Analyse: Identify which channel is perceived as most effective, suggest two reasons for the differences, and recommend one improvement for the lowest‑rated channel.
Real‑World Illustrations
- Internal newsletter (retail chain): A monthly e‑mail summarises sales targets, staff achievements and upcoming training – improves morale and keeps everyone aligned.
- Performance dashboard (manufacturing firm): Real‑time production data displayed on the shop‑floor allows supervisors to spot bottlenecks instantly.
- Press release (technology company): Announces a new smartphone; the release is picked up by major tech blogs, generating pre‑order interest.
- Crisis communication (food producer): After a contamination incident, a website notice, social‑media posts and a direct email to retailers explain the recall steps, limiting reputational damage.

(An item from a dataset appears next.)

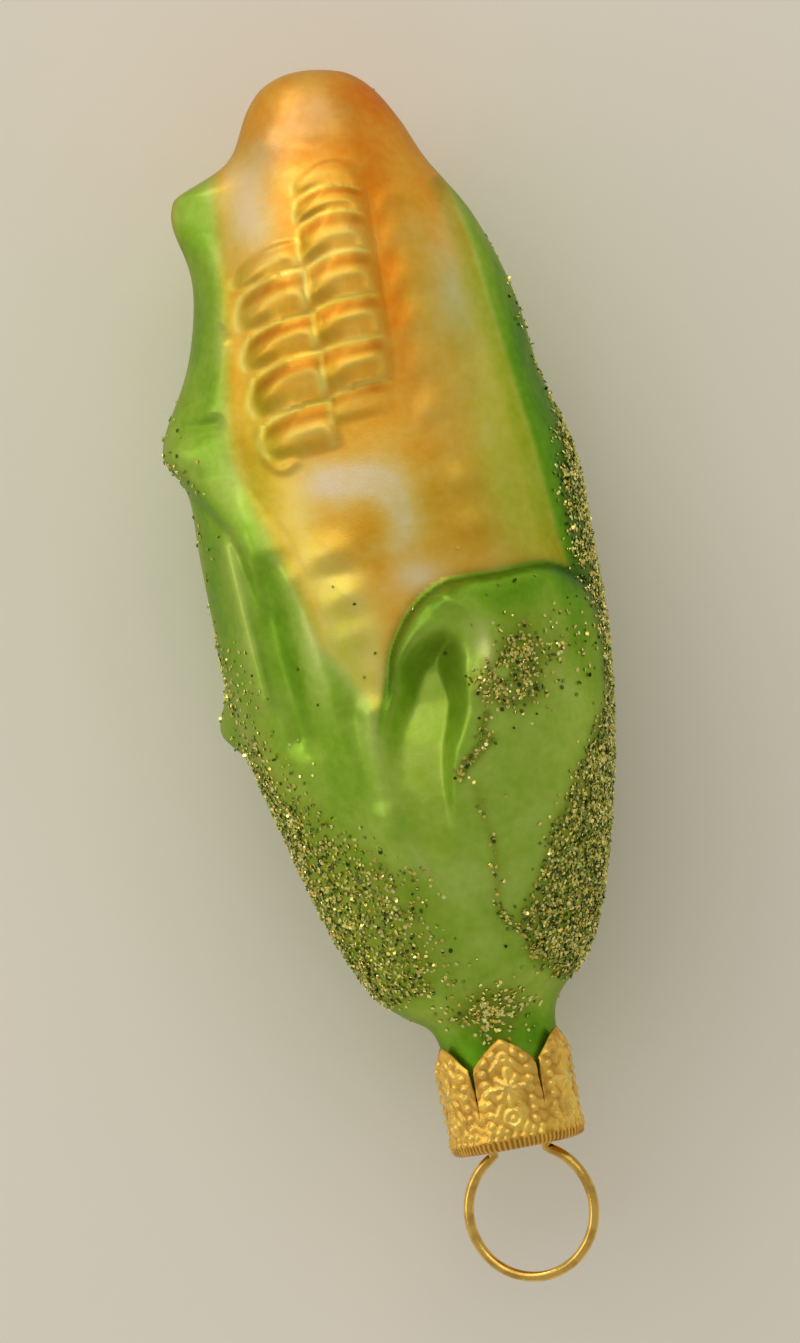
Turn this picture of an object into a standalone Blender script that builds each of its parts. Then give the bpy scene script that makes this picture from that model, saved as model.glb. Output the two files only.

- Stakeholder analysis (construction project): Identifies local residents, contractors and the council; each group receives tailored updates – residents get community‑impact newsletters, contractors receive technical specifications.
Suggested Diagram
Insert a flow‑chart titled “The Communication Process” showing the stages:
- Sender
- Message (encoding)
- Channel (internal: email, meeting, intranet; external: press release, social media, website)
- Receiver (decoding)
- Feedback
Place a brief example beside each channel (e.g., “Email – staff circular”, “Social media – Instagram product teaser”).
Summary
Effective communication is the lifeblood of any business. Internally it aligns staff, supports control, motivates employees and safeguards confidential information. Externally it builds relationships, promotes the brand, gathers market intelligence and manages crises. By recognising specific benefits, identifying realistic barriers, applying relevant legal controls and selecting the most appropriate channels – evaluated for both advantages and limitations – businesses ensure smooth information flow that supports all functional areas and drives overall performance.